┌──
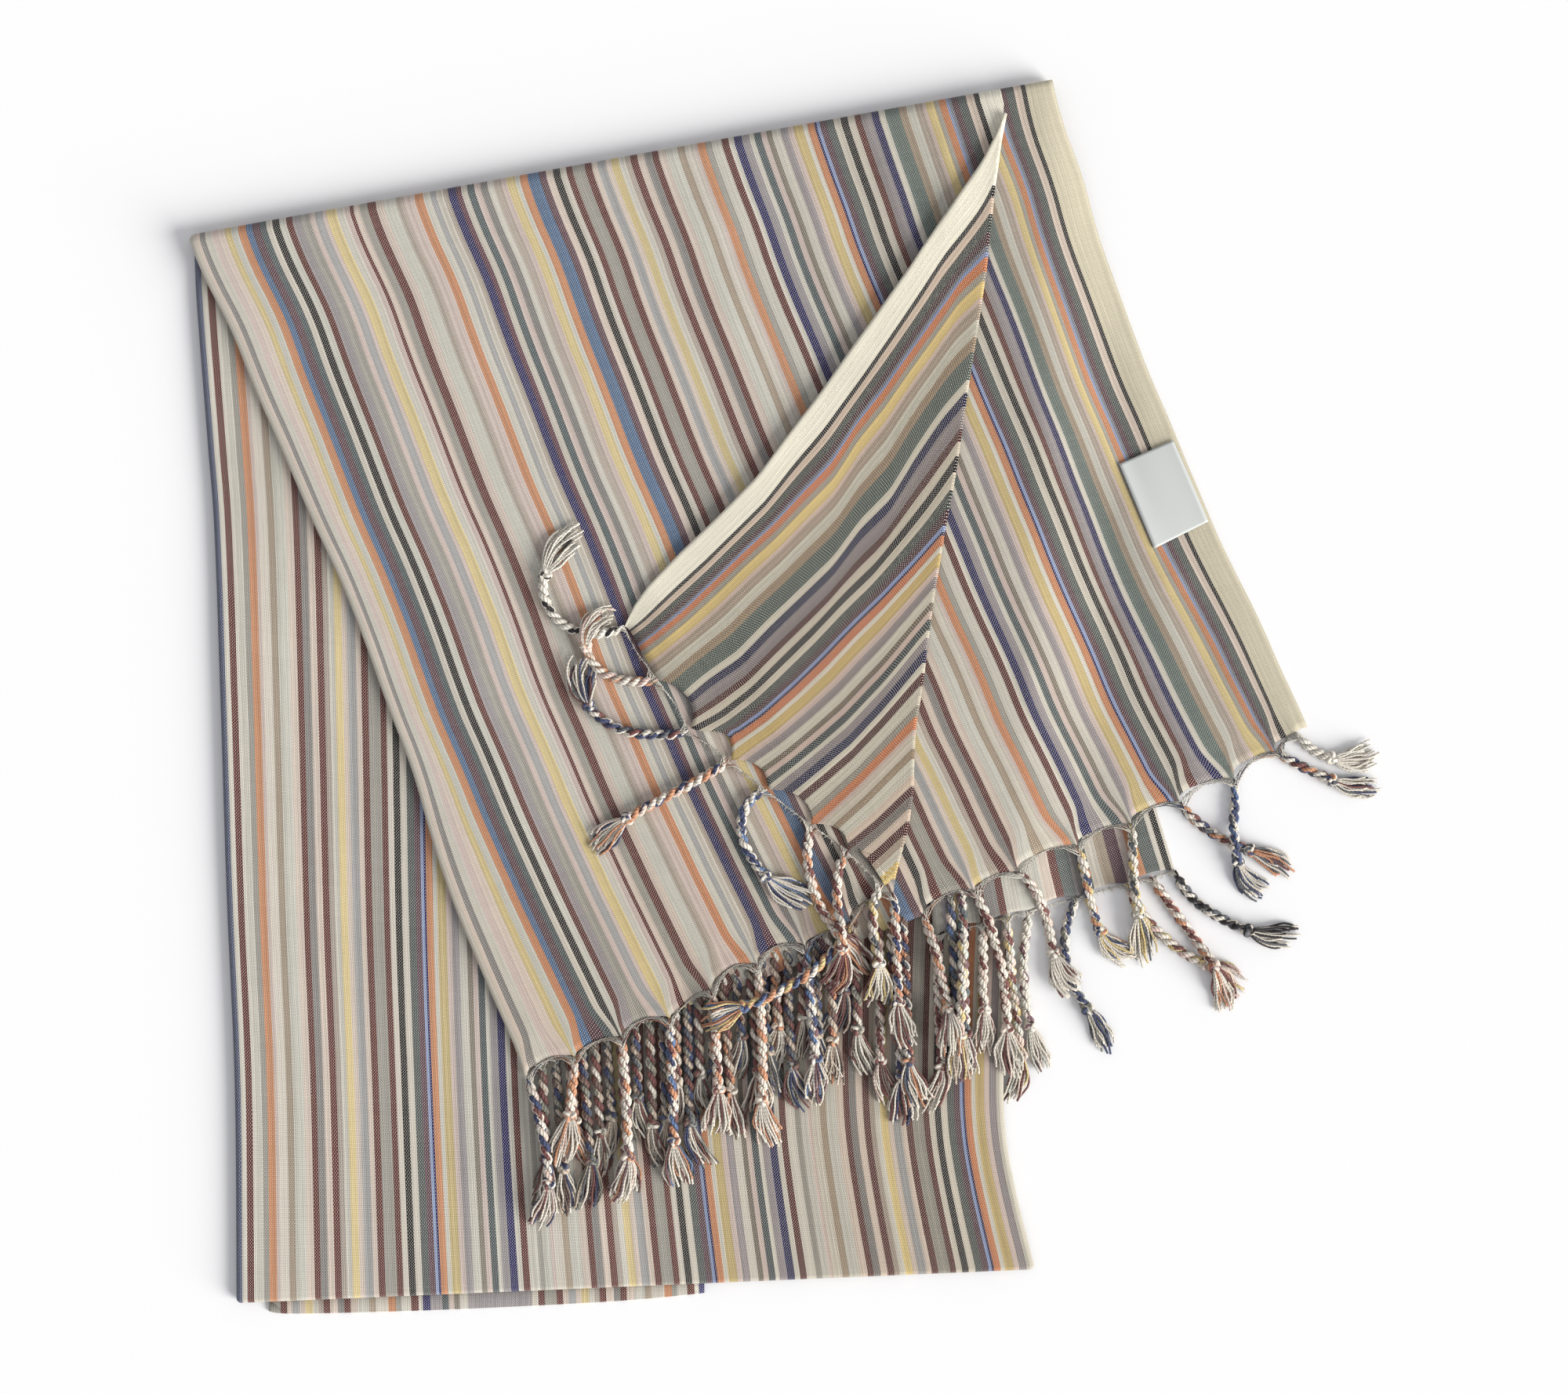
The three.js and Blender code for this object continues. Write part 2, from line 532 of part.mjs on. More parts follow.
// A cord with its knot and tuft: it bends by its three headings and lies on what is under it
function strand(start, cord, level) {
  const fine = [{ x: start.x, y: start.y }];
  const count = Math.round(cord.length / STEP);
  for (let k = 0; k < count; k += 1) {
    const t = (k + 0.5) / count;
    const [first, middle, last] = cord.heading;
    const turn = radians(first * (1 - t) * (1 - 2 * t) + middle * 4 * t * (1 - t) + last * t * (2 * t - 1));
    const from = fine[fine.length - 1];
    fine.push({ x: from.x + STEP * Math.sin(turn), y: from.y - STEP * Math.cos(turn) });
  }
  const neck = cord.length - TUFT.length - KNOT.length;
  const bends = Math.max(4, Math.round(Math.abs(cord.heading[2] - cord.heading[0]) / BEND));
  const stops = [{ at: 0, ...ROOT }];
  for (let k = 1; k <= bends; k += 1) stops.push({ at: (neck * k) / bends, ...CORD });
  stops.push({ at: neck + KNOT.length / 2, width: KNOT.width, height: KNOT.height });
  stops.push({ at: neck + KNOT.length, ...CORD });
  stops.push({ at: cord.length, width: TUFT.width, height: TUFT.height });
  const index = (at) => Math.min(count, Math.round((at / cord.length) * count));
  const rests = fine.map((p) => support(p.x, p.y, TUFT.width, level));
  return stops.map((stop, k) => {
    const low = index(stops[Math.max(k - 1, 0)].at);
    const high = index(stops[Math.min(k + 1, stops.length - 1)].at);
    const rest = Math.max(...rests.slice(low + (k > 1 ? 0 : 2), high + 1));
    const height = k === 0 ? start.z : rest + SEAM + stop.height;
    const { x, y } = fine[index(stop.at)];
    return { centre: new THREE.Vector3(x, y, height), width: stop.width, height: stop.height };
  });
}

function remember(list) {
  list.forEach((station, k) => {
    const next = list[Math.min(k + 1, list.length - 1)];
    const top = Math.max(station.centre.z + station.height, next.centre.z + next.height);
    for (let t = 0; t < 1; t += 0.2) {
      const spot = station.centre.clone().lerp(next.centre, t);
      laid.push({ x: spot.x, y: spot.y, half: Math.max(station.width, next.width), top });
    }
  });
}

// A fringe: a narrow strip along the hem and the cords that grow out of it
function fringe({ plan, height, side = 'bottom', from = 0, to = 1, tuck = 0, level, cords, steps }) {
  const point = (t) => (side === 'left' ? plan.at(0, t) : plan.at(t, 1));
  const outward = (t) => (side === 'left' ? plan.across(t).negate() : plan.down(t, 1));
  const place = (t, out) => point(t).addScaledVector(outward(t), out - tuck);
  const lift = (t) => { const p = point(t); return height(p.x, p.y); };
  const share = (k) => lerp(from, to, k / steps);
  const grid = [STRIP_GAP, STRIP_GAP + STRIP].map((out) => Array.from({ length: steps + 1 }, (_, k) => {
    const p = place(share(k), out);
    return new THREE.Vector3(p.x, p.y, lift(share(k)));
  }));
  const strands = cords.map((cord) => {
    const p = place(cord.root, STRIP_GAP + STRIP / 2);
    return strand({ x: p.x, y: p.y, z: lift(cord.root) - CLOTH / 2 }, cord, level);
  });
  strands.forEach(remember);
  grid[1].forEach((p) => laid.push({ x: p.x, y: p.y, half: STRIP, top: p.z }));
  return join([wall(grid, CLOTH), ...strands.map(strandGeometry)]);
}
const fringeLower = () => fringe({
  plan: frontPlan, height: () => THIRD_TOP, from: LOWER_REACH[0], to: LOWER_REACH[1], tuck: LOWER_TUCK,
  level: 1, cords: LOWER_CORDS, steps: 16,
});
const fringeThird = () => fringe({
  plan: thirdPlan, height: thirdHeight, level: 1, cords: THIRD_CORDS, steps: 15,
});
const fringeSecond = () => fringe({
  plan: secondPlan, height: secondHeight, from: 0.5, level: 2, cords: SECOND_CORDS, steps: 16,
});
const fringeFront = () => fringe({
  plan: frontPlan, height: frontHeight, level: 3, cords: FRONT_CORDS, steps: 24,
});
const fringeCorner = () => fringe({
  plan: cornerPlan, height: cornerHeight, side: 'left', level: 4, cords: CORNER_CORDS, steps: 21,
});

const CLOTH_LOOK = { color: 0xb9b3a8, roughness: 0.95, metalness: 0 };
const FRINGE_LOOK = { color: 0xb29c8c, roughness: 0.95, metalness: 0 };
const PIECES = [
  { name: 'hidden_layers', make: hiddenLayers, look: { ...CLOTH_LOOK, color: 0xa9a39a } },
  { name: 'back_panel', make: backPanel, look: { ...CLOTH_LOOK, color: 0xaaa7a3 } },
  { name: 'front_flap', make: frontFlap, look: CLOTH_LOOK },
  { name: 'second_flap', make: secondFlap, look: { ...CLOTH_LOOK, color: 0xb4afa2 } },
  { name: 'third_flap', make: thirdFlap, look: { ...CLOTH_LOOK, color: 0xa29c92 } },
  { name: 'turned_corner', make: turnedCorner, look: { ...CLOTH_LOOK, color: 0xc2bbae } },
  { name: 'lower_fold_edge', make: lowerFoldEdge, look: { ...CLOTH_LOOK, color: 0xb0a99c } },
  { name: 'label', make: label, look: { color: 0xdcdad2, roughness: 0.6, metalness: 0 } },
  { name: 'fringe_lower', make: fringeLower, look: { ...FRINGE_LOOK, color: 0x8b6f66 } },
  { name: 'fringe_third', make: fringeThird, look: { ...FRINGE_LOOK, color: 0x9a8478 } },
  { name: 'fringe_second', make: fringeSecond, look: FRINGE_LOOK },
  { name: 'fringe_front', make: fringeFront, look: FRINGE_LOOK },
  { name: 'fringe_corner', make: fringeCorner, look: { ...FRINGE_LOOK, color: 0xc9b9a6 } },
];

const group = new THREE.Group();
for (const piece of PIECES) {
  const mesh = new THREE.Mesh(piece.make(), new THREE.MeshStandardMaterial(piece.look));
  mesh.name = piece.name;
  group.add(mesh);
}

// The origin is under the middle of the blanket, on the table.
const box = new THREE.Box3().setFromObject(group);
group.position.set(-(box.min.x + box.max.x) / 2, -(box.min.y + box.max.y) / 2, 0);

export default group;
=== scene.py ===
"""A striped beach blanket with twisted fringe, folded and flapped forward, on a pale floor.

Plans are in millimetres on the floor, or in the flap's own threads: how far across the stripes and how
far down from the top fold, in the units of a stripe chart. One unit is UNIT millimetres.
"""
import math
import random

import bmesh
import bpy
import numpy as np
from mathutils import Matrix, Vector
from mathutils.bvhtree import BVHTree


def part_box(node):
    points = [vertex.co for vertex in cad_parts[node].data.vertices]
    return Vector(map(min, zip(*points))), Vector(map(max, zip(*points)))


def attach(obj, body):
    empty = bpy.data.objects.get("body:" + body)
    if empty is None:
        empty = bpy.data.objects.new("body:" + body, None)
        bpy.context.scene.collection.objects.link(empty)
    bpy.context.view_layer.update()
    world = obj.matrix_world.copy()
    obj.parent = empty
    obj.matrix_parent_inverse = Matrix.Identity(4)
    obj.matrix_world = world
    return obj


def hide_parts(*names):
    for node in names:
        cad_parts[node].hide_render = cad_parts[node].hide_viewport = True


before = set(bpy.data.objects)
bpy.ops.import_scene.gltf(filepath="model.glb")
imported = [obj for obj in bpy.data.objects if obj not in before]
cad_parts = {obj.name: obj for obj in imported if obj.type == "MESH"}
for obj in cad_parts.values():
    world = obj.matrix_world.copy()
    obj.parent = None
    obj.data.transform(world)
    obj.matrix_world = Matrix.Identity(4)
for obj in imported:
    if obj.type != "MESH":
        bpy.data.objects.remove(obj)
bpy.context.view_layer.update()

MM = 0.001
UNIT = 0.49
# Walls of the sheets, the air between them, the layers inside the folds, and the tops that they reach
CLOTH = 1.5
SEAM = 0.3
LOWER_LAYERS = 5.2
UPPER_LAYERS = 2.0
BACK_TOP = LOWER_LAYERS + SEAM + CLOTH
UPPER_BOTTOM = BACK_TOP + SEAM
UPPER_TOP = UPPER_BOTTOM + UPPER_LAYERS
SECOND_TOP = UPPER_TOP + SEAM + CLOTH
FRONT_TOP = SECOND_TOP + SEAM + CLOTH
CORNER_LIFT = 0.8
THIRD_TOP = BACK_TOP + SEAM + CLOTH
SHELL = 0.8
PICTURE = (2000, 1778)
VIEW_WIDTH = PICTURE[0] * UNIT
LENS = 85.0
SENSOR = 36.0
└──
**What is needed**:
Write out again, unchanged, every line from the line containing "imported = [obj" to the final line of the material above.

**Task result**:
imported = [obj for obj in bpy.data.objects if obj not in before]
cad_parts = {obj.name: obj for obj in imported if obj.type == "MESH"}
for obj in cad_parts.values():
    world = obj.matrix_world.copy()
    obj.parent = None
    obj.data.transform(world)
    obj.matrix_world = Matrix.Identity(4)
for obj in imported:
    if obj.type != "MESH":
        bpy.data.objects.remove(obj)
bpy.context.view_layer.update()

MM = 0.001
UNIT = 0.49
# Walls of the sheets, the air between them, the layers inside the folds, and the tops that they reach
CLOTH = 1.5
SEAM = 0.3
LOWER_LAYERS = 5.2
UPPER_LAYERS = 2.0
BACK_TOP = LOWER_LAYERS + SEAM + CLOTH
UPPER_BOTTOM = BACK_TOP + SEAM
UPPER_TOP = UPPER_BOTTOM + UPPER_LAYERS
SECOND_TOP = UPPER_TOP + SEAM + CLOTH
FRONT_TOP = SECOND_TOP + SEAM + CLOTH
CORNER_LIFT = 0.8
THIRD_TOP = BACK_TOP + SEAM + CLOTH
SHELL = 0.8
PICTURE = (2000, 1778)
VIEW_WIDTH = PICTURE[0] * UNIT
LENS = 85.0
SENSOR = 36.0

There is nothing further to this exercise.